New York’s program has moved relatively slowly. Barry Carr, executive director of Clean Communities of Central New York (associated with U.S. Department of Energy’s Clean Cities program), said there were advantages to that.

“The good news is that the slow rollout will now include new technologies that were not available two years ago, when the program was established,” he said.

Obviously, companies with a stake in the E.V. world would like to see the process move more quickly.
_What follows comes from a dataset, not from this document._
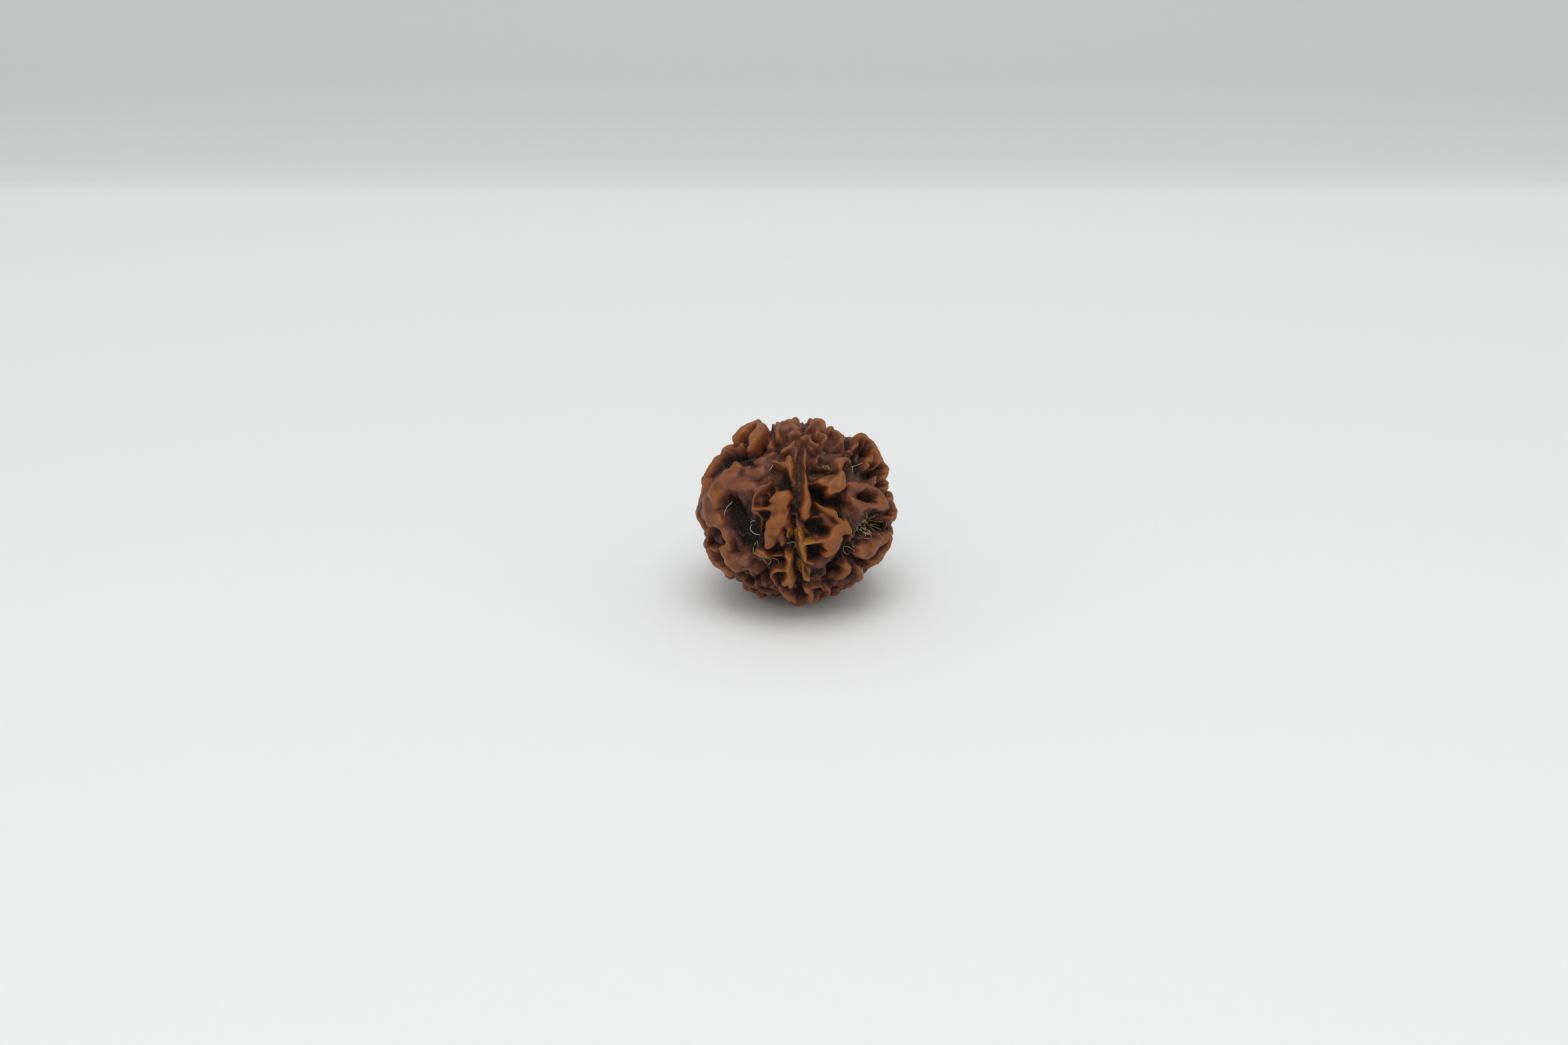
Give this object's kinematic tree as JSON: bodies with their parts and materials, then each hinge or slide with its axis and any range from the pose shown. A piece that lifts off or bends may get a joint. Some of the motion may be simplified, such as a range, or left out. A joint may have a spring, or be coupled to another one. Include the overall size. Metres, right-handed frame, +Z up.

“We’re excited to help the states meet their ambitious climate reduction goals by reducing emissions,” said Cathy Zoi, the chief executive of EVgo, a fast-charging company that is working with VW settlement projects in Virginia, Pennsylvania, North Carolina, Washington and Florida. “But if people are going to buy electric cars, they have to feel comfortable they can charge them. The peanut butter of E.V.s has to go with the jelly of charging infrastructure.”

The electric solution has the strong support of Brian Foulds, who was on board for that bus ride in Beverly. Mr. Foulds is an E.V. advocate and a resident of nearby Concord, which is also expecting an electric school bus through the VW settlement. Concord has had a battery bus since 2016, as well as a large 5.5-megawatt solar array installed in 2017 near the town school bus depot, and its own municipal utility.

“Getting off fossil fuels is where we need to be,” he said.